Aired January 22, 2013 - 07:30   ET


JOHN BERMAN, ANCHOR, CNN'S "EARLY START": -- Soledad. Voters in Israel having their say today, but pundits there and in the West Bank and even in the U.S. say it's a safe bet that Prime Minister Benjamin Netanyahu's party, Likud will today's election. This is a first step in forging a new government. The party leans right, but it's too soon to say if it will go hard right or if it will include centrists.

It's one of the most closed off countries in the world, but now North Korea is easing up on some of their strict cell phone regulations for foreigners. Now visitors are allowed to bring their own mobile devices into the country. Talking to locals on those mobile devices, however don't try it that is still illegal.

Prince Harry is home this morning from a second tour of duty, serving the British Army in Afghanistan. We're getting a look at interviews he did in theatre, and he admits he killed some members of the Taliban.

The 28-year-old British Royal says he took enemy fighters, quote, "out of the game" during his 20-week tour in Afghanistan. Harry also saying privacy was a big concern for him there, just like it is at home.


PRINCE HARRY: I never wanted you guys to be out here, but there was a deal made that you didn't speculate before my deployment. That's the only reason you guys are out here.


BERMAN: So the wife of the Patriot star wide receiver, Wes Welker, blasting the retiring Baltimore Raven Ray Lewis. Lewis, who is retiring, win or lose, after the Super Bowl, has been seen as a leader and inspiration to his team.

But after Baltimore bounced him from the playoffs, Anna Burns Welker blasted Lewis on Facebook and suggested people need a reality check. She said, proud of my husband and the pats, by the way, if anyone is bored, please go to Ray Lewis' Wikipedia page. Six kids, four wives, acquitted of murder, paid a family off. What a hall of fame player, a true role model. That's what she said --

SOLEDAD O'BRIEN, CNN ANCHOR: Former Ms. Hooters, talking about the role model thing. Isn't that like the pot, kettle thing?

BERMAN: She was never accused of murder. I mean, in her defense.

O'BRIEN: That's very true. People in glass houses should just keep their mouths shut after the game.

It is also we should talk about the marriage, kind of an odd political marriage, right, going for round two? The chief political analysts, Gloria Borger, talked with Vice President Joe Biden breaking down what makes them an effective team and why the vice president is now seen as the White House deal closer.


GLORIA BORGER, CNN CHIEF POLITICAL ANALYST (voice-over): If there is an odd couple of American politics, it's President Obama and Joe Biden.
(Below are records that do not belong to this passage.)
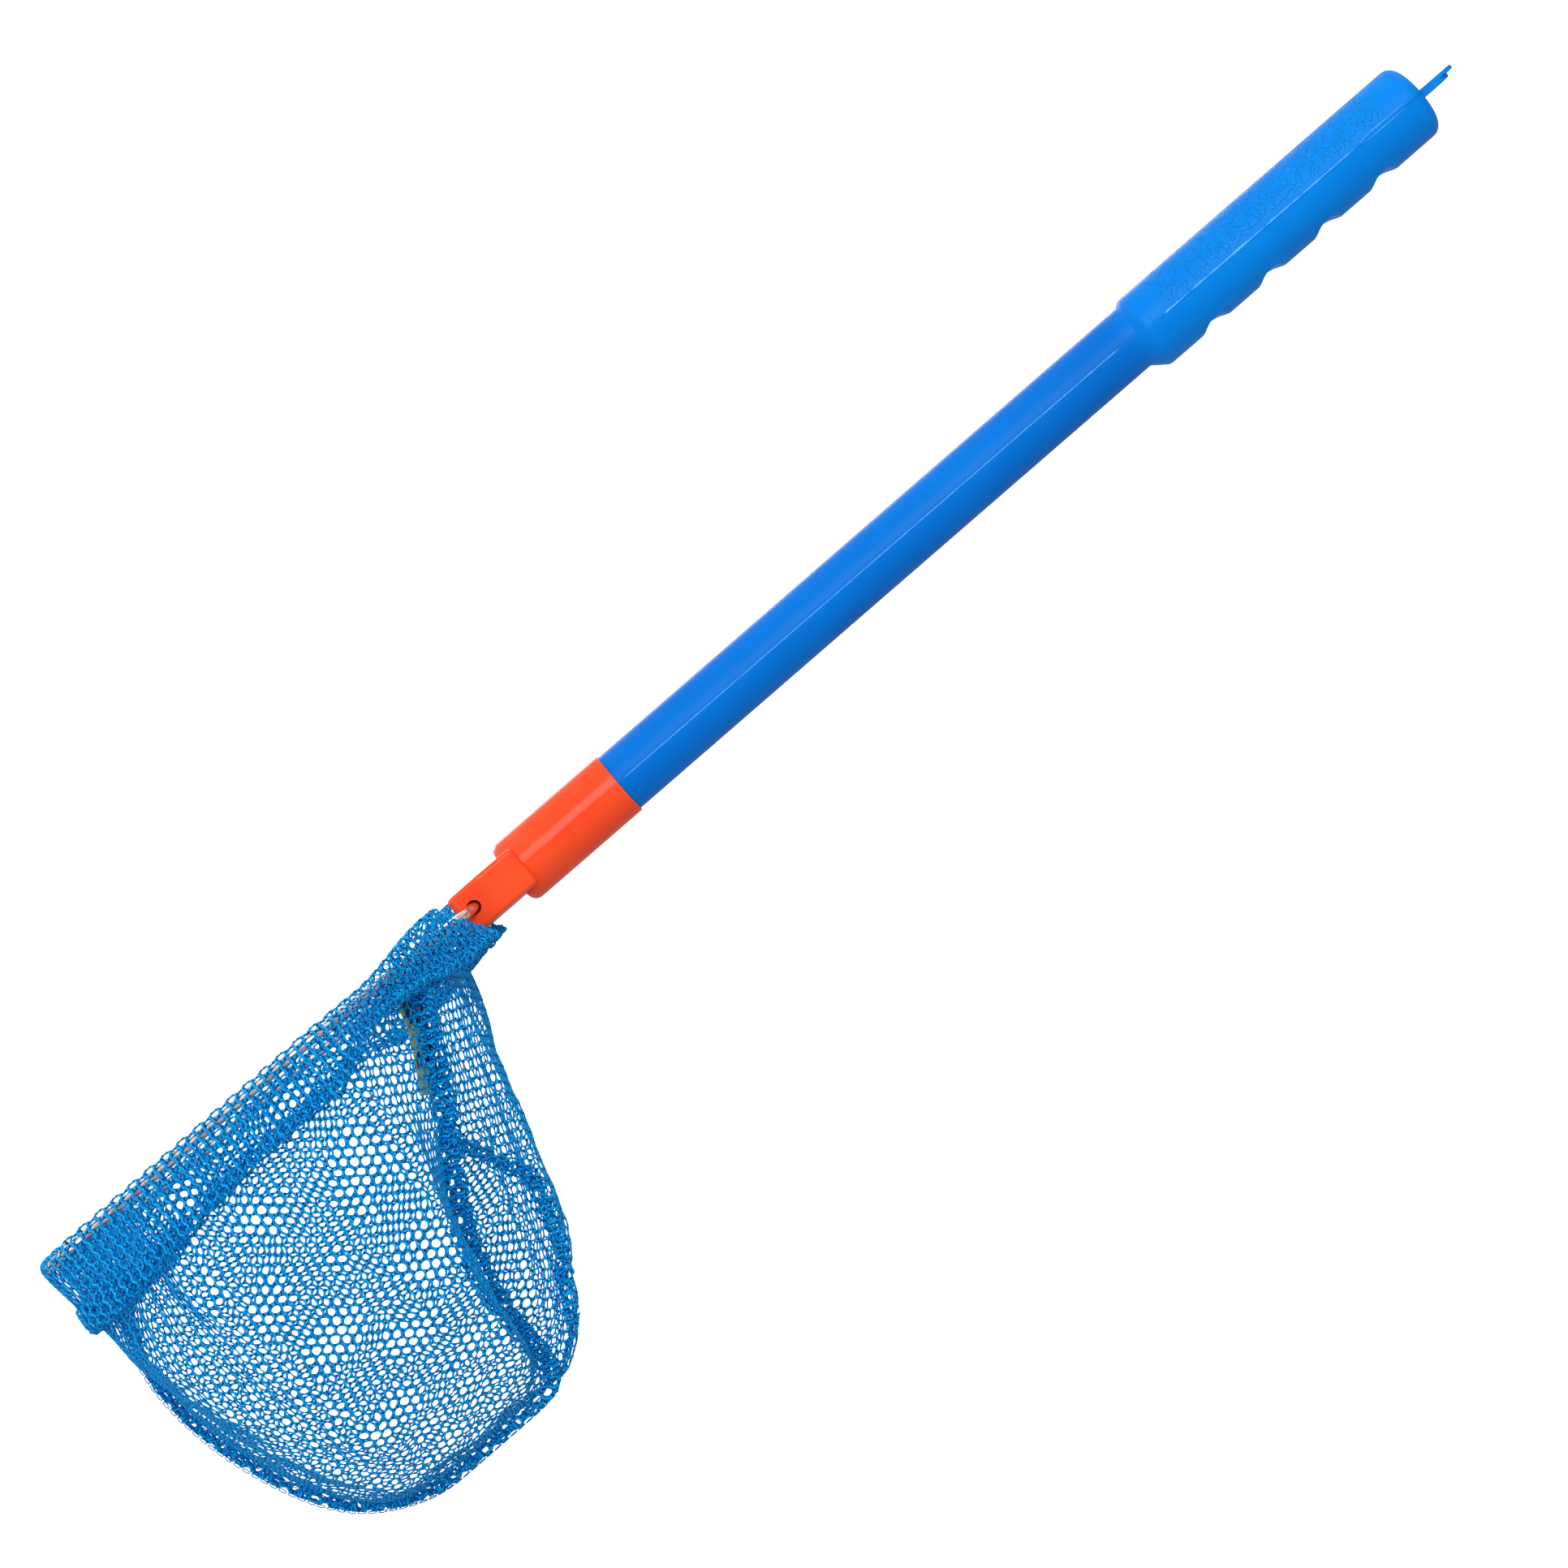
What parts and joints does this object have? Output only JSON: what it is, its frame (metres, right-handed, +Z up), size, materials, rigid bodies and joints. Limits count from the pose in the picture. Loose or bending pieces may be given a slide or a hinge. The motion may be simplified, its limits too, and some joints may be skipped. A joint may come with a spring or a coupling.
{
  "type": "leaf skimmer net",
  "caption": "Hand-held leaf skimmer net: hollow plastic handle with a ribbed finger grip, moulded connector, flat-fronted wire hoop and a deep knitted mesh bag.",
  "frame": {"origin": "on the pole's axis, at the middle of the grip", "axes": "+X along the pole from the hoop towards the grip, +Z up out of the hoop's mouth; the hoop lies in z = 0 and the bag hangs below it"},
  "size_m": [0.5254, 0.165, 0.1339],
  "materials": {
    "handle_plastic": "semi-gloss blow-moulded polyethylene",
    "connector_plastic": "gloss injection-moulded",
    "hoop_steel": "polished",
    "net_mesh": "knitted polyester mesh",
    "sewing_thread": "spun polyester thread",
    "label_cloth": "woven satin"
  },
  "bodies": {
    "root": {"handle": "handle_plastic", "connector": "connector_plastic", "hoop_wire": "hoop_steel", "hem_casing": "net_mesh", "net_panel_left": "net_mesh", "net_panel_right": "net_mesh", "hem_stitching": "sewing_thread", "seam_stitching": "sewing_thread", "care_label": "label_cloth", "label_stitching": "sewing_thread"}
  },
  "joints": []
}
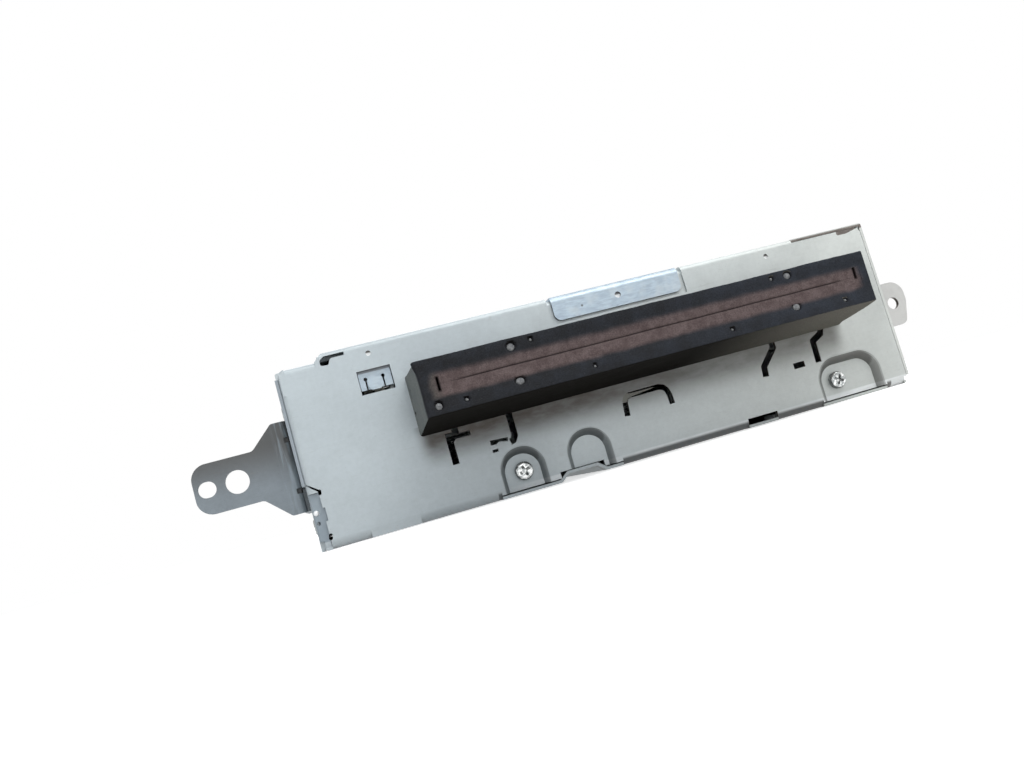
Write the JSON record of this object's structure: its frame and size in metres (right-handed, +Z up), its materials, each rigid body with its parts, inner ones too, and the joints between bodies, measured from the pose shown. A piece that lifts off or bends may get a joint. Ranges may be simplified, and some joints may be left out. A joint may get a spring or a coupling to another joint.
{
  "type": "slot-loading car disc player",
  "caption": "Flat steel car disc deck with a foam-sealed disc slot in front, mounting ears, roller loader, sprung spindle deck with pickup, clamp arm and circuit board.",
  "frame": {"origin": "centre of the case's flat underside", "axes": "+X to the right seen from the front, along the case's width; +Y into the case, away from the disc slot; +Z up"},
  "size_m": [0.217, 0.1874, 0.05],
  "materials": {
    "galvanised": "pale spangled sheet",
    "blue_zinc": "bluish zinc sheet",
    "dark_zinc": "dull dark zinc",
    "bright_steel": "bright plated screw",
    "foam": "fine-celled dark foam",
    "lip_foam": "plum-brown worn foam skin",
    "board_green": "solder-masked board",
    "black_plastic": "moulded",
    "white_plastic": "moulded acetal",
    "grey_plastic": "moulded",
    "can_aluminium": "drawn can",
    "pin_gold": "plated",
    "brass": "turned",
    "roller_rubber": "ground rubber",
    "polished_steel": "ground rod",
    "spring_steel": "drawn wire",
    "damper_rubber": "moulded",
    "lens_glass": "coated lens"
  },
  "bodies": {
    "case": {"chassis_shell": "galvanised", "top_cover": "blue_zinc", "bottom_cover": "galvanised", "rear_panel": "galvanised", "left_bracket": "dark_zinc", "right_bracket": "galvanised", "side_screws": "bright_steel", "bracket_screws": "bright_steel", "front_screws": "bright_steel", "rear_screws": "bright_steel", "dust_seal": "foam", "main_board": "board_green", "board_screws": "bright_steel", "board_chips": "black_plastic", "board_capacitors": "can_aluminium", "cable_socket": "white_plastic", "rear_connector": "black_plastic", "connector_pins": "pin_gold", "mech_frame": "galvanised", "mech_top": "galvanised", "mech_screws": "bright_steel", "disc_guide": "black_plastic", "detect_switches": "black_plastic", "gear_posts": "polished_steel", "motor_bracket": "galvanised", "loading_motor": "galvanised", "oil_dampers": "damper_rubber", "deck_springs": "spring_steel", "lever_springs": "spring_steel"},
    "upper_lip": {"upper_lip": "lip_foam"},
    "lower_lip": {"lower_lip": "lip_foam"},
    "roller_carrier": {"roller_arm": "galvanised", "roller_bushes": "brass"},
    "roller": {"roller_shaft": "polished_steel", "rubber_roller": "roller_rubber", "roller_gear": "white_plastic"},
    "idler": {"idler_gear": "white_plastic"},
    "step_gear": {"double_gear": "white_plastic"},
    "pinion": {"motor_pinion": "brass"},
    "slider": {"cam_slider": "grey_plastic"},
    "mode_wheel": {"mode_gear": "white_plastic"},
    "deck": {"traverse_deck": "galvanised", "deck_pins": "polished_steel", "spindle_motor": "galvanised", "guide_rods": "polished_steel", "sled_motor": "galvanised", "clamp_pin": "polished_steel", "clamp_spring": "spring_steel"},
    "spindle": {"turntable": "black_plastic"},
    "pickup": {"pickup_body": "grey_plastic", "sled_rack": "white_plastic"},
    "lens": {"lens_holder": "black_plastic", "pickup_lens": "lens_glass"},
    "sled_wheel": {"sled_gear": "white_plastic"},
    "sled_drive": {"sled_pinion": "brass"},
    "clamp": {"clamp_arm": "galvanised"},
    "clamp_disc": {"clamper": "black_plastic"},
    "left_feeler": {"left_lever": "black_plastic"},
    "right_feeler": {"right_lever": "black_plastic"}
  },
  "joints": [
    {"name": "upper_lip_fold", "type": "hinge", "parent": "case", "child": "upper_lip", "pos_m": [0.0057, -0.1042, 0.0349], "axis": [1, 0, 0], "range_deg": [0, 75], "stiffness_Nm_per_rad": 0.002},
    {"name": "lower_lip_fold", "type": "hinge", "parent": "case", "child": "lower_lip", "pos_m": [0.0057, -0.1042, 0.0277], "axis": [-1, 0, 0], "range_deg": [0, 75], "stiffness_Nm_per_rad": 0.002},
    {"name": "roller_drop", "type": "hinge", "parent": "case", "child": "roller_carrier", "pos_m": [0.0057, -0.054, 0.02542], "axis": [1, 0, 0], "range_deg": [0, 16.1]},
    {"name": "roller_spin", "type": "hinge", "parent": "roller_carrier", "child": "roller", "pos_m": [0.0057, -0.07, 0.0277], "axis": [1, 0, 0], "continuous": true},
    {"name": "idler_spin", "type": "hinge", "parent": "case", "child": "idler", "pos_m": [-0.0629, -0.07, 0.0382], "axis": [1, 0, 0], "continuous": true},
    {"name": "step_gear_spin", "type": "hinge", "parent": "case", "child": "step_gear", "pos_m": [-0.0629, -0.06, 0.0382], "axis": [1, 0, 0], "continuous": true},
    {"name": "motor_spin", "type": "hinge", "parent": "case", "child": "pinion", "pos_m": [-0.066, -0.048, 0.0382], "axis": [1, 0, 0], "continuous": true},
    {"name": "cam_slide", "type": "slide", "parent": "case", "child": "slider", "axis": [0, 1, 0], "range_m": [0, 0.012]},
    {"name": "mode_gear_spin", "type": "hinge", "parent": "case", "child": "mode_wheel", "pos_m": [-0.0611, -0.06, 0.0382], "axis": [1, 0, 0], "range_deg": [0, 138]},
    {"name": "deck_float", "type": "slide", "parent": "case", "child": "deck", "axis": [0, 0, 1], "range_m": [-0.0006, 0.0006], "stiffness_N_per_m": 1080, "springref_m": 0.00173, "deforming": ["deck_springs"]},
    {"name": "disc_spin", "type": "hinge", "parent": "deck", "child": "spindle", "pos_m": [0.0057, -0.004, 0.028], "axis": [0, 0, 1], "continuous": true},
    {"name": "pickup_slide", "type": "slide", "parent": "deck", "child": "pickup", "axis": [0, 1, 0], "range_m": [0, 0.035]},
    {"name": "lens_focus", "type": "slide", "parent": "pickup", "child": "lens", "axis": [0, 0, 1], "range_m": [-0.0004, 0.0004], "stiffness_N_per_m": 10, "springref_m": 0.0003},
    {"name": "sled_gear_spin", "type": "hinge", "parent": "deck", "child": "sled_wheel", "pos_m": [0.0387, 0.028, 0.024], "axis": [0, 0, 1], "range_deg": [-669, 1]},
    {"name": "sled_motor_spin", "type": "hinge", "parent": "deck", "child": "sled_drive", "pos_m": [0.0491, 0.028, 0.0232], "axis": [0, 0, 1], "range_deg": [-1, 2229]},
    {"name": "clamp_swing", "type": "hinge", "parent": "deck", "child": "clamp", "pos_m": [0.0057, 0.0625, 0.0345], "axis": [1, 0, 0], "range_deg": [0, 4.3]},
    {"name": "clamper_spin", "type": "hinge", "parent": "clamp", "child": "clamp_disc", "pos_m": [0.0057, -0.004, 0.037], "axis": [0, 0, 1], "continuous": true},
    {"name": "left_lever_swing", "type": "hinge", "parent": "case", "child": "left_feeler", "pos_m": [-0.0443, -0.036, 0.038], "axis": [0, 0, -1], "range_deg": [0, 67.5], "stiffness_Nm_per_rad": 0.002},
    {"name": "right_lever_swing", "type": "hinge", "parent": "case", "child": "right_feeler", "pos_m": [0.0557, -0.036, 0.038], "axis": [0, 0, 1], "range_deg": [0, 67.5], "stiffness_Nm_per_rad": 0.002}
  ],
  "couplings": [
    {"joint": "idler_spin", "follows": "roller_spin", "ratio": -0.75},
    {"joint": "step_gear_spin", "follows": "roller_spin", "ratio": 1.125},
    {"joint": "motor_spin", "follows": "roller_spin", "ratio": -3.375},
    {"joint": "mode_gear_spin", "follows": "cam_slide", "rad_per_m": 200},
    {"joint": "roller_drop", "follows": "cam_slide", "rad_per_m": 23.271},
    {"joint": "clamp_swing", "follows": "cam_slide", "rad_per_m": 6.1087},
    {"joint": "sled_gear_spin", "follows": "pickup_slide", "rad_per_m": -333.33},
    {"joint": "sled_motor_spin", "follows": "pickup_slide", "rad_per_m": 1111.1}
  ]
}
JOE BIDEN, VICE PRESIDENT OF THE UNITED STATES OF AMERICA: What made it work is that if you go back to the days when we were actually competing for the nomination. All those debates we had, only two people who didn't disagree on any subject were Barack Obama and Joe Biden.

So we got into the deal. We didn't have what other administrations have had where the vice president and president have a different take on the major issues of the day, totally simpatico. What developed and it made easier was it went from working with each other to a friendship. I mean, we actually real trust built.

BORGER (on camera): We know have you disagreed with the president over policy and you know how to read him pretty well. So how can you tell when you have done something that he doesn't like or that makes him angry?

BIDEN: That's easy. That's easy. We made a deal early on. When either one of us were dissatisfied, we flat tell the other person. So lunch once a week, that's when we talk and when he's not liked something I have done, he flat tells me.

BORGER: He says, Joe, you shouldn't have done that.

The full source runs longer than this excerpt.